- _Written request_:
Write out each record again exactly as it stands.

++++ Available records

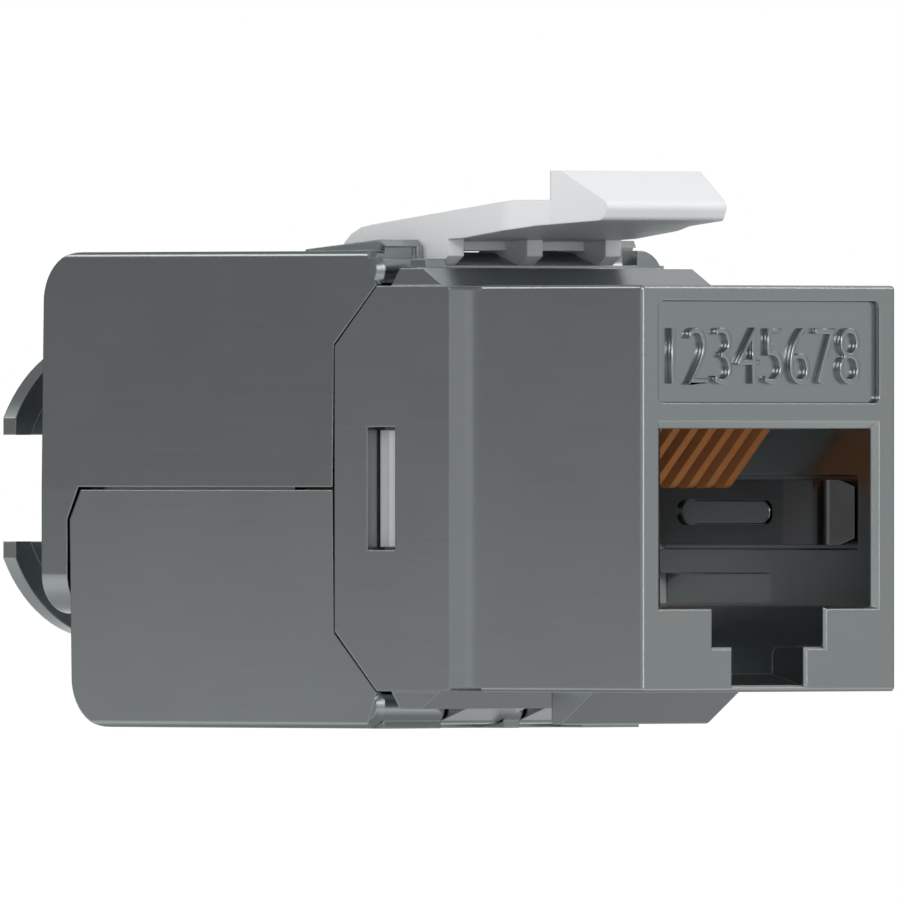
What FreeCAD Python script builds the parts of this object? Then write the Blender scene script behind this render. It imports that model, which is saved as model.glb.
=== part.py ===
"""Shielded tool-free keystone jack, die-cast housing with two hinged rear covers.

Working axes: X runs across the jack, Y runs from the port face to the cable
collar, and Z is up from the parting plane of the two covers, on which the
cable's centre line lies. All sizes are millimetres. The finished pieces are
shifted so that the origin is the centre of the overall box's bottom face.
"""
import os
from math import radians, sin, sqrt, tan

import FreeCAD
import Part
from FreeCAD import Vector

# Housing: a front block that fills the panel opening and a wider body behind it
block_width = 14.4
block_height = 16.2
block_length = 9.03
body_width = 15.5
body_length = 16.77
flare_length = 1.27
flare_angle = 30.0
flare_radius = 1.6
flare_groove = 0.15
rear_face_height = 11.4
edge_radius = 0.15

# Plug port, from the port face inwards
port_width = 11.96
port_top = 2.39
port_bottom = -4.69
port_depth = 12.3
keyway_width = 6.3
keyway_drop = 1.61
tab_keyway_width = 4.06
tab_keyway_floor = 0.28
tab_keyway_depth = 8.3
tab_wall = 1.85
tab_wall_corner = 0.35
tab_ramp_start = 0.25
tab_ramp_rise = 0.4
port_bevel = 0.3
port_bevel_depth = 0.2
step_bevel = 0.12
step_bevel_depth = 0.1
port_front_wall = 1.3
side_relief_start = 5.8
side_relief_depth = 0.65
side_relief_drop = 1.29
side_relief_height = 1.21

# Shallow panel above the port
panel_width = 12.55
panel_bottom = 3.41
panel_top = 7.49
panel_depth = 0.47
panel_corner = 0.3

# Cavity at the back of the housing, and the snap windows in its sides
cavity_side_wall = 1.0
cavity_lip = 0.5
window_length = 1.59
window_height = 4.92
window_rear_margin = 1.84

# Fixed catch under the front block, and the raised bars on top and bottom
catch_width = 8.24
catch_drop = 1.32
catch_rear = 8.13
catch_flat = 0.6
catch_slope = 1.83
bar_rise = 0.7
bar_front = 10.76
bar_front_slope = 1.15
bar_flat = 1.23
bar_rear_slope = 0.5
bar_inset = 0.08
guard_half = 6.75
guard_front = 12.6
guard_thickness = 0.4
guard_rise = 0.14
lug_length = 0.85
low_lug_width = 1.1
low_lug_rise = 0.38
tall_lug_width = 1.5
tall_lug_rise = 0.74
tall_lug_corner = 1.35

# Hinges of the covers
hinge_setback = 1.72
pin_radius = 0.4
pin_fit = 0.03
barrel_radius = 0.8
barrel_clearance = 0.11
hinge_running_fit = 0.05
knuckle_radius = 0.74
rib_width = 0.88
rib_spacing = 4.46
hinge_side_gap = 0.12

# Covers
cover_overhang = 0.05
cover_draft = 0.15
cover_wall = 0.85
upper_rise = 0.793
lower_rise = 0.893
parting_gap = 0.12
cover_gap = 0.1
cover_corner = 1.95
cover_edge = 0.25
upper_rear_face = 33.45
upper_rear_wall = 1.45
lower_rear_wall = 0.95
rear_wall_gap = 0.15
lip_run = 0.65
lip_drop = 1.25
leg_drop = 5.05
leg_width = 2.2
leg_corner = 1.6
ridge_margin = 0.56
ridge_rise = 0.45
ridge_setback = 0.55
ridge_length = 4.8
ridge_edge = 0.28
ridge_end_slant = 0.24
finger_pocket_depth = 0.15
finger_pocket_margin = 0.34
notch_length = 4.45
press_rib_width = 0.8
press_rib_spacing = 5.8
press_rib_reach = 3.6
press_gap = 0.15
tongue_thickness = 0.55
tongue_rise = 0.6
tongue_root = 1.0
tongue_gap = 0.05
tongue_setback = 0.45

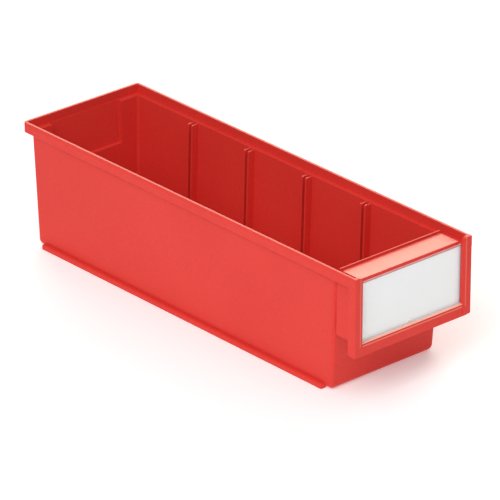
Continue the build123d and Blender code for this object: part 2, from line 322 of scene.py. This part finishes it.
def card_paper():
    """White paper card with a soft fibre and a blue-grey painted shade at its right and lower
    edges.
    """
    n = Nodes("card_paper_white")
    fibre = n.noise(scale=900.0, detail=4, roughness=0.7)
    paper = n.mix_colour(n.span(fibre, 0.3, 0.7, to=(0, 1)), PAPER, PAPER_FIBRE)
    x, _, z = n.parts(n.coordinates())
    # Blue-grey painted shade along the card's right and lower edges
    at_right = n.span(x, CARD_RIGHT - SHADE_STARTS, CARD_RIGHT - SHADE_FULL, to=(0, 0.8))
    at_bottom = n.span(z, CARD_BOTTOM + SHADE_STARTS, CARD_BOTTOM + SHADE_FULL, to=(0, 0.35))
    n.set("Base Color", n.mix_colour(n.math("MAXIMUM", at_right, at_bottom), paper, PAPER_PAINTED_SHADE))
    n.set("Roughness", n.span(fibre, 0.3, 0.7, to=(0.75, 0.9)))
    n.set("Normal", n.bump(fibre, strength=0.08, depth=0.02 * MM))
    return n.material


def cover_clear():
    """Clear plastic sheet with faint scuffs and denser cut edges."""
    n = Nodes("cover_clear_plastic")
    scuff = n.noise(scale=160.0, detail=5, roughness=0.7)
    n.set("Base Color", n.mix_colour(n.span(scuff, 0.4, 0.7, to=(0, 1)), CLEAR, CLEAR_SCUFFED))
    n.set("Roughness", n.span(scuff, 0.35, 0.7, to=(0.12, 0.25)))
    n.set("Normal", n.bump(scuff, strength=0.05, depth=0.03 * MM))
    _, frontward, _ = n.parts(n.coordinates("Normal"))
    facing = n.math("ABSOLUTE", frontward)
    n.set("Alpha", n.span(facing, 0.5, 0.8, to=(EDGE_ALPHA, FACE_ALPHA)))
    n.set("IOR", 1.49)
    return n.material


def floor_pale():
    """Nearly white floor with a little light of its own, which softens the shadows on it."""
    n = Nodes("floor_pale")
    soft = n.noise(scale=1.5, detail=2)
    n.set("Base Color", n.mix_colour(soft, (0.9, 0.9, 0.9), (0.93, 0.93, 0.93)))
    n.set("Roughness", 0.9)
    n.set("Emission Color", WHITE)
    n.set("Emission Strength", 0.24)
    return n.material


MATERIALS = {
    "bin_body": bin_plastic,
    "label_card": card_paper,
    "label_cover": cover_clear,
}


def dress_pieces():
    """Put each piece's material in its slots."""
    for node_name, make_material in MATERIALS.items():
        material = make_material()
        for material_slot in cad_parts[node_name].material_slots:
            material_slot.material = material


# ---------------------------------------------------------------- floor

FLOOR_SIZE = 14
FLOOR_GAP = 0.2 * MM          # keeps the floor and the bin's underside from flickering


def add_floor():
    """A plain pale floor that isn't part of the object."""
    lowest = cad_box[0][2]
    bpy.ops.mesh.primitive_plane_add(size=FLOOR_SIZE, location=(0, 0, lowest - FLOOR_GAP))
    floor = bpy.context.object
    floor.name = "floor"
    floor.data.materials.append(floor_pale())


# ---------------------------------------------------------------- scene

bpy.context.scene.view_settings.view_transform = "Standard"
dress_pieces()
add_camera()
add_floor()
add_lights()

++++++++

- _The output_:
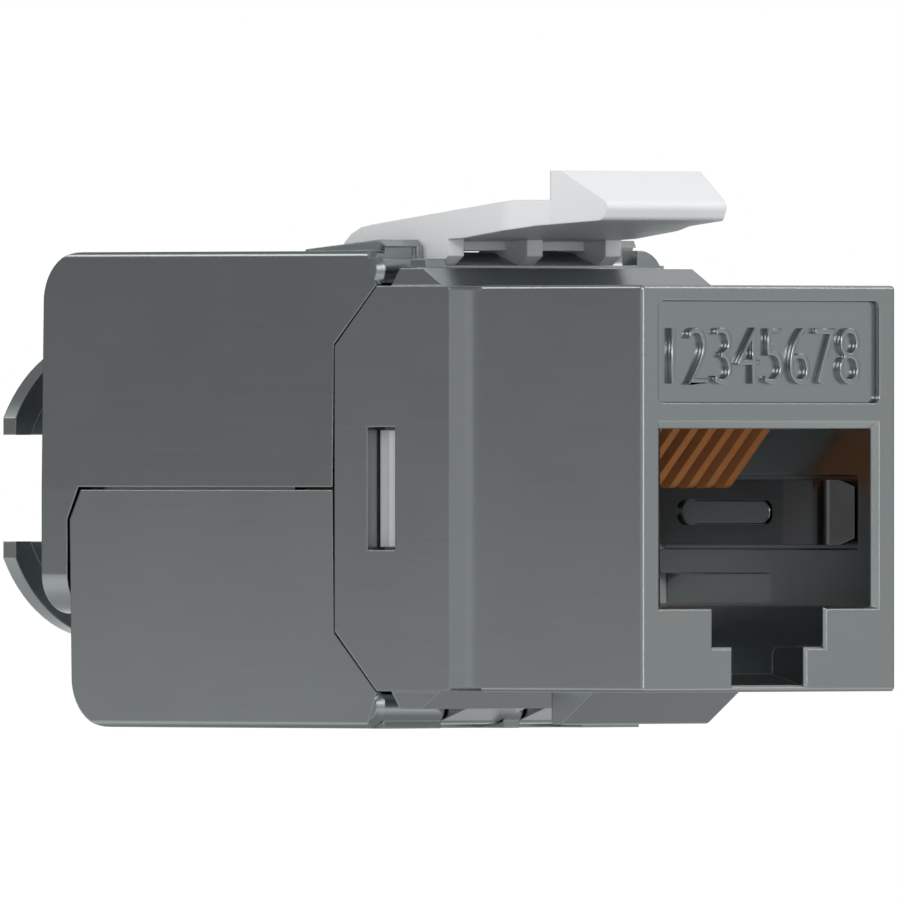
What FreeCAD Python script builds the parts of this object? Then write the Blender scene script behind this render. It imports that model, which is saved as model.glb.
=== part.py ===
"""Shielded tool-free keystone jack, die-cast housing with two hinged rear covers.

Working axes: X runs across the jack, Y runs from the port face to the cable
collar, and Z is up from the parting plane of the two covers, on which the
cable's centre line lies. All sizes are millimetres. The finished pieces are
shifted so that the origin is the centre of the overall box's bottom face.
"""
import os
from math import radians, sin, sqrt, tan

import FreeCAD
import Part
from FreeCAD import Vector

# Housing: a front block that fills the panel opening and a wider body behind it
block_width = 14.4
block_height = 16.2
block_length = 9.03
body_width = 15.5
body_length = 16.77
flare_length = 1.27
flare_angle = 30.0
flare_radius = 1.6
flare_groove = 0.15
rear_face_height = 11.4
edge_radius = 0.15

# Plug port, from the port face inwards
port_width = 11.96
port_top = 2.39
port_bottom = -4.69
port_depth = 12.3
keyway_width = 6.3
keyway_drop = 1.61
tab_keyway_width = 4.06
tab_keyway_floor = 0.28
tab_keyway_depth = 8.3
tab_wall = 1.85
tab_wall_corner = 0.35
tab_ramp_start = 0.25
tab_ramp_rise = 0.4
port_bevel = 0.3
port_bevel_depth = 0.2
step_bevel = 0.12
step_bevel_depth = 0.1
port_front_wall = 1.3
side_relief_start = 5.8
side_relief_depth = 0.65
side_relief_drop = 1.29
side_relief_height = 1.21

# Shallow panel above the port
panel_width = 12.55
panel_bottom = 3.41
panel_top = 7.49
panel_depth = 0.47
panel_corner = 0.3

# Cavity at the back of the housing, and the snap windows in its sides
cavity_side_wall = 1.0
cavity_lip = 0.5
window_length = 1.59
window_height = 4.92
window_rear_margin = 1.84

# Fixed catch under the front block, and the raised bars on top and bottom
catch_width = 8.24
catch_drop = 1.32
catch_rear = 8.13
catch_flat = 0.6
catch_slope = 1.83
bar_rise = 0.7
bar_front = 10.76
bar_front_slope = 1.15
bar_flat = 1.23
bar_rear_slope = 0.5
bar_inset = 0.08
guard_half = 6.75
guard_front = 12.6
guard_thickness = 0.4
guard_rise = 0.14
lug_length = 0.85
low_lug_width = 1.1
low_lug_rise = 0.38
tall_lug_width = 1.5
tall_lug_rise = 0.74
tall_lug_corner = 1.35

# Hinges of the covers
hinge_setback = 1.72
pin_radius = 0.4
pin_fit = 0.03
barrel_radius = 0.8
barrel_clearance = 0.11
hinge_running_fit = 0.05
knuckle_radius = 0.74
rib_width = 0.88
rib_spacing = 4.46
hinge_side_gap = 0.12

# Covers
cover_overhang = 0.05
cover_draft = 0.15
cover_wall = 0.85
upper_rise = 0.793
lower_rise = 0.893
parting_gap = 0.12
cover_gap = 0.1
cover_corner = 1.95
cover_edge = 0.25
upper_rear_face = 33.45
upper_rear_wall = 1.45
lower_rear_wall = 0.95
rear_wall_gap = 0.15
lip_run = 0.65
lip_drop = 1.25
leg_drop = 5.05
leg_width = 2.2
leg_corner = 1.6
ridge_margin = 0.56
ridge_rise = 0.45
ridge_setback = 0.55
ridge_length = 4.8
ridge_edge = 0.28
ridge_end_slant = 0.24
finger_pocket_depth = 0.15
finger_pocket_margin = 0.34
notch_length = 4.45
press_rib_width = 0.8
press_rib_spacing = 5.8
press_rib_reach = 3.6
press_gap = 0.15
tongue_thickness = 0.55
tongue_rise = 0.6
tongue_root = 1.0
tongue_gap = 0.05
tongue_setback = 0.45

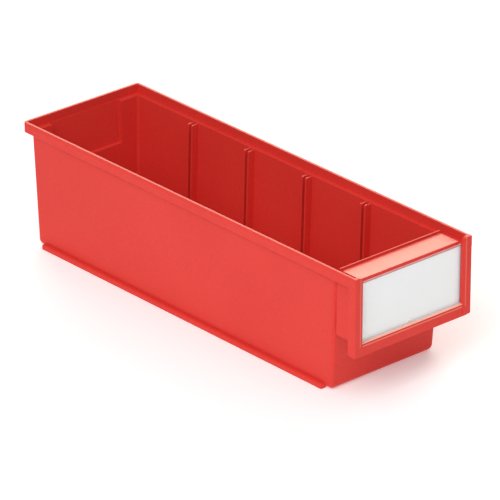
Continue the build123d and Blender code for this object: part 2, from line 322 of scene.py. This part finishes it.
def card_paper():
    """White paper card with a soft fibre and a blue-grey painted shade at its right and lower
    edges.
    """
    n = Nodes("card_paper_white")
    fibre = n.noise(scale=900.0, detail=4, roughness=0.7)
    paper = n.mix_colour(n.span(fibre, 0.3, 0.7, to=(0, 1)), PAPER, PAPER_FIBRE)
    x, _, z = n.parts(n.coordinates())
    # Blue-grey painted shade along the card's right and lower edges
    at_right = n.span(x, CARD_RIGHT - SHADE_STARTS, CARD_RIGHT - SHADE_FULL, to=(0, 0.8))
    at_bottom = n.span(z, CARD_BOTTOM + SHADE_STARTS, CARD_BOTTOM + SHADE_FULL, to=(0, 0.35))
    n.set("Base Color", n.mix_colour(n.math("MAXIMUM", at_right, at_bottom), paper, PAPER_PAINTED_SHADE))
    n.set("Roughness", n.span(fibre, 0.3, 0.7, to=(0.75, 0.9)))
    n.set("Normal", n.bump(fibre, strength=0.08, depth=0.02 * MM))
    return n.material


def cover_clear():
    """Clear plastic sheet with faint scuffs and denser cut edges."""
    n = Nodes("cover_clear_plastic")
    scuff = n.noise(scale=160.0, detail=5, roughness=0.7)
    n.set("Base Color", n.mix_colour(n.span(scuff, 0.4, 0.7, to=(0, 1)), CLEAR, CLEAR_SCUFFED))
    n.set("Roughness", n.span(scuff, 0.35, 0.7, to=(0.12, 0.25)))
    n.set("Normal", n.bump(scuff, strength=0.05, depth=0.03 * MM))
    _, frontward, _ = n.parts(n.coordinates("Normal"))
    facing = n.math("ABSOLUTE", frontward)
    n.set("Alpha", n.span(facing, 0.5, 0.8, to=(EDGE_ALPHA, FACE_ALPHA)))
    n.set("IOR", 1.49)
    return n.material


def floor_pale():
    """Nearly white floor with a little light of its own, which softens the shadows on it."""
    n = Nodes("floor_pale")
    soft = n.noise(scale=1.5, detail=2)
    n.set("Base Color", n.mix_colour(soft, (0.9, 0.9, 0.9), (0.93, 0.93, 0.93)))
    n.set("Roughness", 0.9)
    n.set("Emission Color", WHITE)
    n.set("Emission Strength", 0.24)
    return n.material


MATERIALS = {
    "bin_body": bin_plastic,
    "label_card": card_paper,
    "label_cover": cover_clear,
}


def dress_pieces():
    """Put each piece's material in its slots."""
    for node_name, make_material in MATERIALS.items():
        material = make_material()
        for material_slot in cad_parts[node_name].material_slots:
            material_slot.material = material


# ---------------------------------------------------------------- floor

FLOOR_SIZE = 14
FLOOR_GAP = 0.2 * MM          # keeps the floor and the bin's underside from flickering


def add_floor():
    """A plain pale floor that isn't part of the object."""
    lowest = cad_box[0][2]
    bpy.ops.mesh.primitive_plane_add(size=FLOOR_SIZE, location=(0, 0, lowest - FLOOR_GAP))
    floor = bpy.context.object
    floor.name = "floor"
    floor.data.materials.append(floor_pale())


# ---------------------------------------------------------------- scene

bpy.context.scene.view_settings.view_transform = "Standard"
dress_pieces()
add_camera()
add_floor()
add_lights()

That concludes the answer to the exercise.